Things became really difficult for me about six years ago, when I realised I needed to transition. Sometimes people think that’s an easy decision, lightly made - but it’s not. For many of my friends, it has meant losing jobs, friends, homes, family, children and more. I lost a partner and home, but the thing I feared most was losing my three kids. In August 2017, we went on a family holiday from which I dreaded returning home. The day after we came back, I had to tell them - and I was so scared. What if they told me they never wanted to see me again? I sat them down at the kitchen table and said, ‘Your mum and I are splitting up’. They were shocked and demanded a reason. I said, ‘Do you know what it means if someone is transgender’. They said, ‘D’oh, of course.’ I said, ‘That’s why. I’m transitioning’. Much to my surprise they accepted me. I burst into tears of relief. Afterwards, when we reflected on it together, despite all I’d told them, they said: ‘We can’t believe you cried,’ as they’d never seen me cry before.

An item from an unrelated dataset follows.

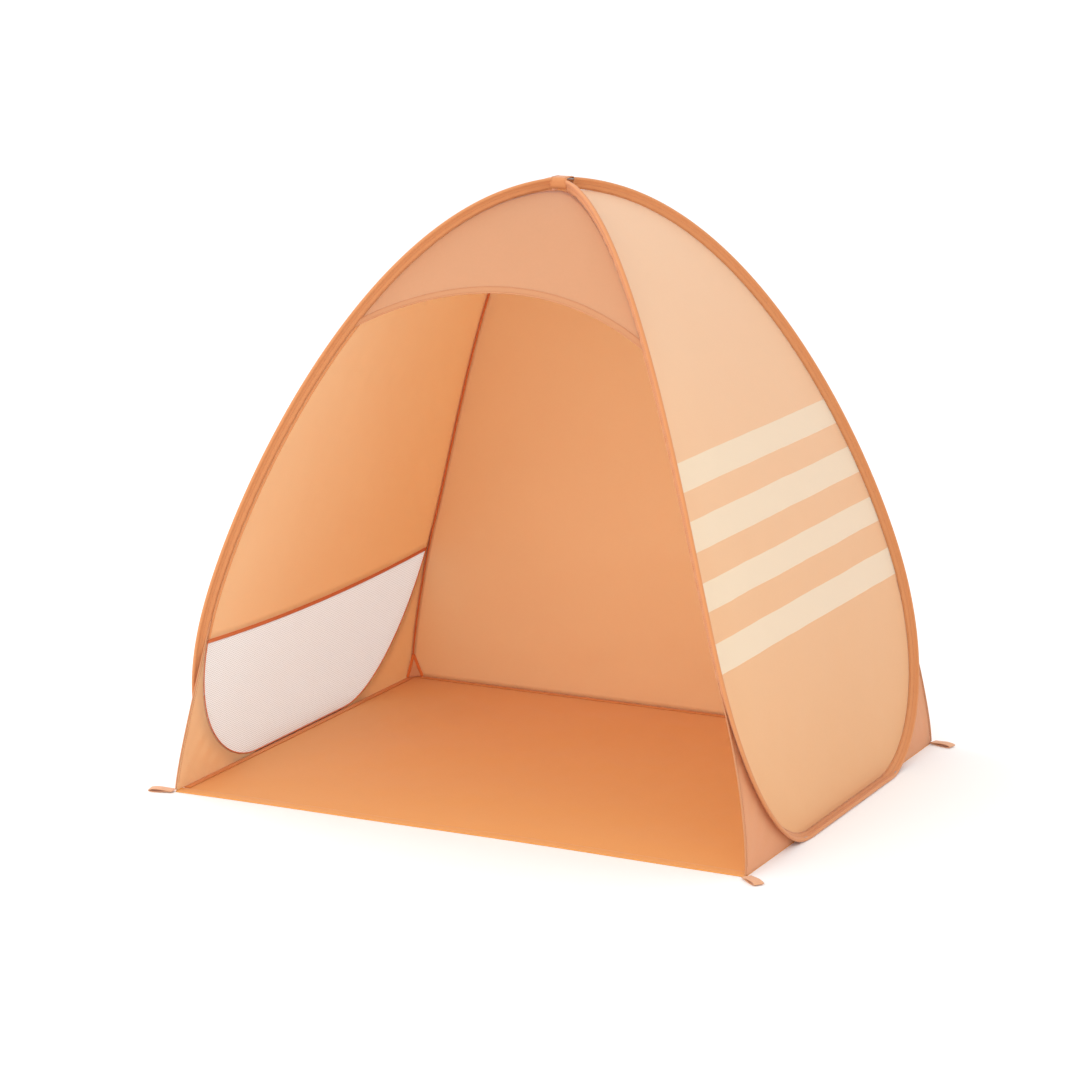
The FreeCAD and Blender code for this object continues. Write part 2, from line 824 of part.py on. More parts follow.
def build():
    """Make every sub-part."""
    for word, side in (("left", -1), ("right", 1)):
        hoop_rod(f"{word}_hoop_rod", side)
        hoop_sleeve(f"{word}_hoop_sleeve", side)
        for place, end in (("front", -1), ("back", 1)):
            gusset(f"{place}_{word}_gusset", side, end)
            seam_binding(f"{place}_{word}_seam_binding", side, end)
    rod_ferrule()
    crown_tab()
    right_side_panel()
    left_side_panel()
    left_window_binding()
    left_mesh_window()
    back_panel()
    front_fascia()
    front_fascia_hem()
    floor_sheet()
    floor_front_hem()
    floor_seam_tape()
    for name, (side, end, turn) in LOOP_TURNS.items():
        peg_loop(name, side, end, turn)


def sub_parts():
    """Return the objects that are sub-parts: the bodies and the code-made features."""
    kinds = ("PartDesign::Body", "Part::Feature")
    return [o for o in doc.Objects if o.TypeId in kinds and o.InList == []]


def check():
    """Stop where an object failed or a sub-part has no sound shape."""
    for item in doc.Objects:
        for state in ("Invalid", "Error"):
            if state in item.State:
                raise RuntimeError(f"{item.Label} failed: {item.State}")
    for item in sub_parts():
        if item.Shape.isNull() or not item.Shape.isValid() or not item.Shape.Solids:
            raise RuntimeError(f"{item.Label} has no sound solid")


# walls whose ruled faces are written as spline faces, which mesh with far fewer triangles
ONE_CURVE_WALLS = ("back_panel",)

build()
doc.recompute()
check()
os.makedirs("parts", exist_ok=True)
for item in sub_parts():
    shape = item.Shape.toNurbs() if item.Label in ONE_CURVE_WALLS else item.Shape
    shape.exportStep(os.path.join("parts", f"{item.Label}.step"))
    box = item.Shape.BoundBox
    print(f"{item.Label:28s} solids {len(item.Shape.Solids)} volume {item.Shape.Volume:10.0f} "
          f"x {box.XMin:8.1f} {box.XMax:8.1f} y {box.YMin:8.1f} {box.YMax:8.1f} "
          f"z {box.ZMin:8.1f} {box.ZMax:8.1f}")
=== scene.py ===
"""Looks of a child's pop-up beach shelter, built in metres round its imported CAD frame.

The shelter is a vault of two families of cloth. The side cloths are ruled along Y over one side
curve, and the back cloth and the front fascia are ruled along X over the hoop's outline. The ribs
lie where the two families meet, and each carries a channel tape round the spring wire.
"""

import logging
import math
from dataclasses import dataclass, field
from enum import Enum

import bpy
import numpy as np
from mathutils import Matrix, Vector


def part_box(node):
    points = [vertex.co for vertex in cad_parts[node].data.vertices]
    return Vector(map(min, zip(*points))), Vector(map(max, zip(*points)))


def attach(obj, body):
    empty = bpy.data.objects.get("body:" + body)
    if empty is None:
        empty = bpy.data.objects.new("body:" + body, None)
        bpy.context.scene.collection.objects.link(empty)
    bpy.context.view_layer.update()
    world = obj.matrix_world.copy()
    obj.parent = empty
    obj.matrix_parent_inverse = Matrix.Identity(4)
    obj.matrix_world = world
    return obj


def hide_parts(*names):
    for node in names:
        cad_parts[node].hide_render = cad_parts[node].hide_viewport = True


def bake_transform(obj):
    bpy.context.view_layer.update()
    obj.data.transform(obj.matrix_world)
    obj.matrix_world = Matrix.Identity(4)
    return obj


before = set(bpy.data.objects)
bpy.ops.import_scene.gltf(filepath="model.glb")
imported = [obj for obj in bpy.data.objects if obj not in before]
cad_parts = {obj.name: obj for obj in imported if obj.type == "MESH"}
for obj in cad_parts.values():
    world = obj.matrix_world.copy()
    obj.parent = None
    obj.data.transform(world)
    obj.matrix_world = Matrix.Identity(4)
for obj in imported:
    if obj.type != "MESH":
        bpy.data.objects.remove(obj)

logging.basicConfig(level=logging.INFO, format="%(name)s: %(message)s")
log = logging.getLogger("shelter")

Array = np.ndarray
LEFT_BODY = "left_hoop"
RIGHT_BODY = "right_hoop"
FOLD_HEIGHT = 1.1135
ROW_SPACING = 0.0105
THREAD_SPACING = 0.006
SKIRT_LEVEL = 0.0019


class Side(Enum):
    """The two hoops, each with its sign along X and its CAD body."""

    LEFT = (-1.0, LEFT_BODY)
    RIGHT = (1.0, RIGHT_BODY)

    @property
    def sign(self) -> float:
        """Return the side's sign along X."""
        return self.value[0]

    @property
    def body(self) -> str:
        """Return the CAD body the side's pieces ride on."""
        return self.value[1]

    @property
    def word(self) -> str:
        """Return the side's name in node names."""
        return self.name.lower()


class End(Enum):
    """The doorway end and the back end, each with its sign along Y."""

    FRONT = -1.0
    BACK = 1.0

    @property
    def word(self) -> str:
        """Return the end's name in node names."""
        return self.name.lower()


class Weave(Enum):
    """The plane a cloth's threads run in, as the axes that its two thread waves follow."""

    SIDE_WALL = ("Y", "Z")
    CROSS_WALL = ("X", "Z")
    FLOOR = ("X", "Y")


# ---------------------------------------------------------------------------------------------
# The shelter's form
# ---------------------------------------------------------------------------------------------

def cubic(poles: Array, share: Array) -> Array:
    """Return points of a cubic curve.

    Args:
        poles: Four poles, one a row.
        share: Places along the curve, from 0 to 1.

    Returns:
        One point a row.
    """
    t = np.asarray(share, float)[:, None]
    weights = np.hstack([(1 - t) ** 3, 3 * t * (1 - t) ** 2, 3 * t ** 2 * (1 - t), t ** 3])
    return weights @ np.asarray(poles, float)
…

When I transitioned, I moved to a new city and was determined to get my relationship with the church back on track. I despaired of finding somewhere - many of my friends had struggled too. Then I found the Inclusive Church website which told me that one of my local churches was inclusive, so I went along and asked them if they really were. And they were. In many churches, the view of LGBT people feels like, ‘We’ll have them in our church so God can change them’. Or ‘They are welcome, but only to warm the pew’. This church didn’t take that view - they encouraged me to engage fully in church life - and we have both benefited from that.
Then in November 2020 the Church of England published Living In Love And Faith, a course and resources on identity, sexuality, relationships and marriage (LLF for short) to enable churches to engage with these issues together. The Diocese where I live asked me to be an Advocate for the course, and I was invited to join the national reference group to offer my lived experience to the debate. LLF is the conversation the national church wants us to have, to think about what their policy on identity, sexuality, relationships and marriage should be. Should they stay with the views they have traditionally held, or should they bring change? The LLF course is designed to unpack the issues over five sessions.
You might think that you don’t affect things, but your view matters. You might be thinking, ‘It’s not really an issue I know much about, I don’t have a view.’ If so, you are perfect for LLF. The course takes you through a process to enable you to understand and discuss the issue with the other people in the church so that you can form an opinion. Or you might already have a view - and be wondering if it is the ‘right’ one?
Last year, I was part of a discussion group for a video to encourage people to take part in LLF. One of the other people in the video said:
‘I didn’t think I had anything to contribute, but week by week, I thought about the course and was trying to discern what is God’s will. It changed the way I thought about my opinions. It made me question what I thought and why I thought it. It made me reflect and think about whether they were my views. I had a conservative, traditional upbringing, but was impacted by the idea that God loves everyone and that people are people - and the way that people have been hurt was food for thought.’
A conservative vicar in the group said,
‘I thought it would be difficult to express my views, but the facilitators managed to allow people in our group to speak their minds. It was fruitful and broadened my understanding of the Bible.’
You may not want to - or be able to - take part, so if you can’t, please do pray that the church reaches the conclusion from this process that God has in mind.
For people like me, this isn’t an intellectual exercise. This is why I have taken the risk of honestly sharing my story today. Because the bishops are listening, and our voices matter. The LLF course feedback form is collecting responses until 30th April 2022, and the Church of England wants as wide a range of responses as possible. Please don’t let your chance pass by. You might think we should stay the same, you might think we should change, but the bishops won’t know unless you tell them.